Chinese commodities futures booked strong gains across the board last week, which may extend into Monday due to the better-than-expected US employment data released late Friday.
The most-traded copper contract on the Shanghai Futures Exchange (SHFE), for May delivery, was flat Friday, but still closed the week up 1.41 percent at 59,660 yuan ($9,574) per ton.
Domestic investor sentiment was less sanguine Friday after China's official purchasing managers index (PMI) for January slipped unexpectedly to 50.4, down from 50.6 in December, according to the Australian bank ANZ.
Still, economically sensitive commodities like copper will likely deflect the PMI figures in light of the US's positive monthly non-farm payrolls report.
The report, which was released after the Chinese mainland markets closed Friday, found that the US economy added 157,000 jobs in January. More importantly, revised data from the US Bureau of Labor Statistics showed that the economy added about 335,000 more jobs in 2012 than it initially estimated.
The benchmark three-month copper contract on the London Metal Exchange (LME) added about 1.3 percent Friday to finish the week up 3.3 percent at $8,310 per ton.

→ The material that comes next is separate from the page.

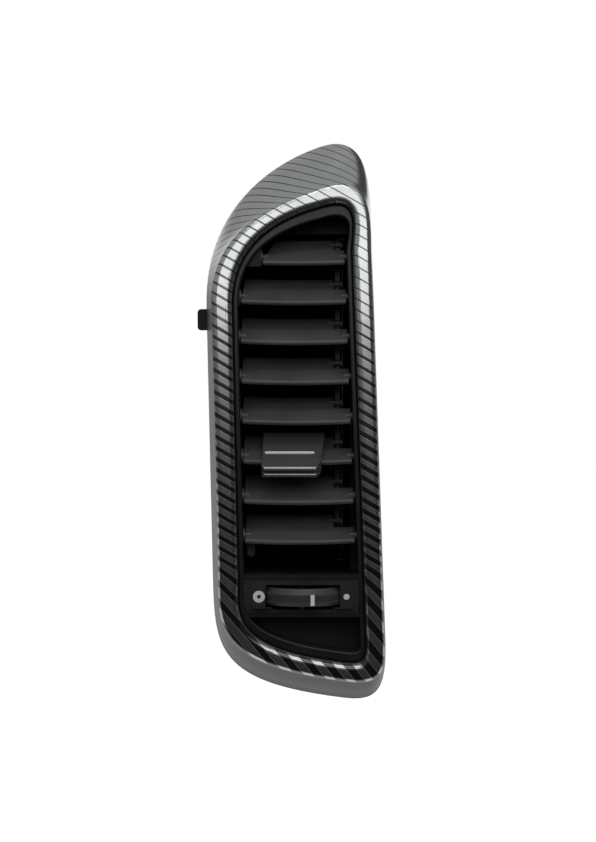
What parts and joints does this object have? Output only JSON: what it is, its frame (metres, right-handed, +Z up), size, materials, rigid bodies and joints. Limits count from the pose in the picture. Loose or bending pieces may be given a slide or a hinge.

In other SHFE base metals, the April lead contract rose 0.29 percent last week to close Friday at 15,505 yuan per ton. The May zinc contract added 2.62 percent to close the week at 16,045 yuan per ton, and May aluminum grew 0.6 percent to close at 15,315 yuan per ton.
US stocks and crude oil futures also rallied last week. The March Nymex crude oil contract rose 1.9 percent last week to finish at $97.77 per barrel.